Одними из первых композиторов, написавших музыку фокстротов и танго, были Матвей Блантер («Джон Грей»), Юлий Хайт («Цветок солнца») и Дмитрий Покрасс. Впоследствии вместе с Исааком Дунаевским они будут принадлежать к числу наиболее заслуженных официальных советских композиторов.
Изначально фокстрот относился к группе американских или так называемых эксцентрических танцев, которые рассматривались некоторыми критиками как танцы революционные, способные заменить «пошлые» и «мещанские» европейские салонные танцы.
Но для советской идеологии фокстрот — танец европейской буржуазии, а следовательно, ему нет места в общественной и личной жизни советских граждан.
Пропагандистская кампания против фокстрота началась с публикации в 1923 году в журнале «Жизнь искусства» статьи «Новый вид порнографии. Танец фокстрот». Автор статьи заклеймил фокстрот как танец «сексуальной патологии» и потребовал принять меры к «прекращению этой замаскированной порнографии»[119].
Газеты «проклинали» фокстрот, а в это время танец с упоением исполнялся на эстраде, на вечерах, в клубах.
Комсомольская пресса начала активную борьбу с фокстротом в 1924 году. В газетах печатали направленные против танца статьи и даже стихи. Фокстрот не только называли «развратом», но танцем, при исполнении которого «шампанское массами льется в утробы ненасытных капиталистов», «в стороны летят миллионы денег, целые капиталы», а на «фокстротные платья, туфли, сумочки, на оборудование „полусветов“ и „полумраков“ уходят тысячи ежедневно…»[120].
В журнальных публикациях культурологическая оценка танца во многом совпадала с идеологической. Констатируя тот факт, что фокстрот танцевали всюду, танец объявлялся «простейшей имитацией самого интимного акта».
Идеологическое «разложение» советского населения требовало принятия решительных мер.
В 1924 году циркуляр Главреперткома запретил исполнение американских танцев на эстраде и в советских учреждениях: «В последнее время одним из самых распространенных номеров эстрады, вечеров (даже в клубах), — говорилось в циркуляре, — является исполнение „новых“ или „эксцентрических“, как они обычно именуются в афише, танцев — фокстрот, шимми, тустеп и проч. Танцы эти направлены, несомненно, на самые низменные инстинкты. В своей якобы скупости и однообразии движений они по существу представляют из себя салонную имитацию полового акта и всякого рода физиологических извращений… В нашей социальной среде, в нашем быту для фокстрота нет предпосылок. За него жадно хватаются эпигоны бывшей буржуазии… Все наглее, все развязнее выносят они его на арену публичного исполнения, навязывая его прямопохотливые испарения массовому посетителю пивной, открытой сцены, увлекая часто на этот путь и руководителей клубов. С этим надо покончить… Как отдельные номера, ни фокстрот, ни шимми, ни другие эксцентрические вариации к их публичному исполнению допущены быть не могут. Равным образом означенные танцы ни в коем случае не должны разрешаться к исполнению на танцевальных вечеринках в клубах»[121].

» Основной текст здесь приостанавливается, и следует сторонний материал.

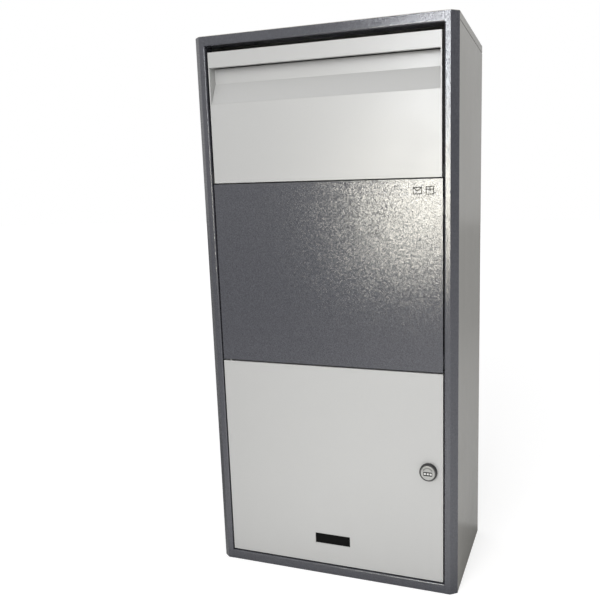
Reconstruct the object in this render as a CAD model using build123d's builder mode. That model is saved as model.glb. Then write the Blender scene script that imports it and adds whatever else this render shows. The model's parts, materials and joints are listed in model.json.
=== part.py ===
from build123d import *
from math import atan2, cos, degrees, hypot, radians, sin
import os

# Parcel drop box: a tall steel cabinet with a tilting hopper door at the top, a fixed panel in the
# middle and a hinged collection door with a three-dial cam lock at the bottom.
# Frame: +X right seen from the front, +Y towards the wall, +Z up; origin at the middle of the base.
# All sizes are millimetres.

os.makedirs("parts", exist_ok=True)

# ---------------------------------------------------------------- driving dimensions
WIDTH = 600.0
DEPTH = 300.0
HEIGHT = 1250.0
SHEET = 1.2  # cabinet and door sheet
FRAME_SHEET = 1.5  # front frame sheet
SEAM = 0.2  # gap between two cabinet sheets
SIDES = (("left", -1), ("right", 1))

# Front frame
HALF_W = WIDTH / 2
FRONT = -DEPTH / 2
BACK = DEPTH / 2
BEVEL_X = 15.0
BEVEL_Y = 11.0
STILE_FLAT = 13.5
FRAME_RETURN = 30.0
OPENING_HALF = HALF_W - BEVEL_X - STILE_FLAT
TOP_RAIL = 20.0
BOTTOM_RAIL = 22.5
FRAME_TOP = HEIGHT - SHEET
RAIL_UNDERSIDE = FRAME_TOP - TOP_RAIL
RETURN_END = FRONT + FRAME_RETURN
STILE_EDGE = 2.5
STILE_WING = 16.5
BEND_INSIDE = 1.5
BEND_OUTSIDE = BEND_INSIDE + FRAME_SHEET

# Doors and middle panel, all set back a little in the frame
REVEAL = 2.0
FACE = FRONT + REVEAL
SKIN_BACK = FACE + SHEET
LEAF_HALF = OPENING_HALF - 3.2
HOPPER_HALF = OPENING_HALF - 5.5
HOPPER_BOTTOM = 930.0
HOPPER_TOP = 1215.0
HOPPER_DEPTH = 16.0
PANEL_BOTTOM = 516.8
PANEL_TOP = 927.3
PANEL_DEPTH = 15.0
DOOR_BOTTOM = 26.3
DOOR_TOP = 513.2
DOOR_DEPTH = 18.0

# Hopper: it tilts forward about two short pins
PIVOT_Y = FACE + 6.5
PIVOT_Z = HOPPER_BOTTOM + 9.0
HOPPER_OPEN = 60.0
CHEEK_R = 265.0
TRAY_LENGTH = 240.0
TRAY_FALL = 60.0
PIN_R = 3.0
RUNNING = 0.05
GRIP_HALF = HOPPER_HALF - 2.6
GRIP_DEPTH = 21.0
GRIP_TOP = 1182.5
GRIP_BEND = 1150.7
GRIP_BOTTOM = 1103.2
GRIP_EDGE = 1183.5
GRIP_FLANGE = 10.0
STRIP_HALF = 220.0  # stiffening strip behind the top of the hopper door
STRIP_BOTTOM = 1206.0

# Collection door hinge and lock
HINGE_X = -LEAF_HALF + 15.0
HINGE_Y = FACE + DOOR_DEPTH / 2
LOCK_X = 236.0
LOCK_Z = 289.0
BEZEL_R = 20.0
KNOB_R = 16.5
SPINDLE_R = 4.0
BARREL_R = 12.8
DIAL_R = 4.0
DIAL_WIDTH = 4.0
DIAL_PITCH = 6.6
DIAL_DROP = 2.0
AXLE_R = 0.8
KNOB_FRONT = FACE - 10.0
KNOB_BACK = FACE - 1.5
DIAL_Y = KNOB_FRONT + DIAL_R - 0.4
DIAL_Z = LOCK_Z - DIAL_DROP
CAM_FRONT = -117.9
CAM_BACK = -114.9
CAM_LENGTH = 40.0

# Viewing slot
SLOT_WIDTH = 88.0
SLOT_HEIGHT = 25.0
SLOT_Z = 89.3

# Fixing holes
WALL_SPACING_X = 400.0
WALL_SPACING_Z = 800.0
WALL_Z = 650.0
WALL_HOLE_R = 4.5
FLOOR_SPACING_X = 440.0
FLOOR_SPACING_Y = 160.0
FLOOR_Y = 20.0
FLOOR_HOLE_R = 5.5


def finish(piece, label):
    """Name a finished sub-part and write it."""
    piece.part.label = label
    export_step(piece.part, f"parts/{label}.step")


def facing(y):
    """The XZ plane at depth y. It looks forward, so a negative extrusion runs towards the wall."""
    return Plane.XZ.offset(-y)


def block(x, y, z):
    """Add the box between three (low, high) pairs to the part being built."""
    with BuildSketch(Plane.XY.offset(z[0])) as outline:
        with Locations(((x[0] + x[1]) / 2, (y[0] + y[1]) / 2)):
            Rectangle(x[1] - x[0], y[1] - y[0])
    extrude(outline.sketch, amount=z[1] - z[0])


def pan(half, z, y, sheet=SHEET):
    """Add a shallow tray open at the back: a front sheet with four flanges."""
    middle = (z[0] + z[1]) / 2
    with BuildSketch(facing(y[0])) as outside:
        with Locations((0, middle)):
            Rectangle(2 * half, z[1] - z[0])
    extrude(outside.sketch, amount=-(y[1] - y[0]))
    with BuildSketch(facing(y[0] + sheet)) as inside:
        with Locations((0, middle)):
            Rectangle(2 * (half - sheet), z[1] - z[0] - 2 * sheet)
    extrude(inside.sketch, amount=-(y[1] - y[0]), mode=Mode.SUBTRACT)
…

В Ленинграде постановлением Губернского репертуарного комитета было запрещено исполнение на сцене, эстраде, балах, вечерах фокстрота, шимми, уанстепа, апаша, танго и так далее.
Борьба с фокстротом в прессе продолжалась и после 1925 года. Пролеткультовские издания доказывали, что фокстрот — «рудимент, салонный наркотик, танец нездоровый и негигиеничный»[122].
В советских балетах «Красный мак», «Золотой век» фокстрот обличал «паразитирующие классы».
Как свидетельствуют архивные документы, дипломаты, аккредитованные в Москве, будучи представителями ненавистной для советской идеологии буржуазной культуры, с «упоением» танцевали фокстрот не только на вечерах в посольствах.
В январе 1927 года супруга посла Италии графиня Манзони с возмущением рассказала Д.Т. Флоринскому о появлении в одной из «московских пивнушек» на Арбате представителя дипломатического корпуса с супругой.
В «заведении» находились в этот вечер сотрудники итальянского посольства, внимание которых привлекла необычная для подобного места пара — дама в сильно декольтированном красном с золотом платье и мужчина во фраке. Когда заиграла музыка, они вышли на эстраду и, к неописуемой радости присутствующих, которые, вероятно, приняли их за профессиональных танцоров, начали исполнять фокстрот.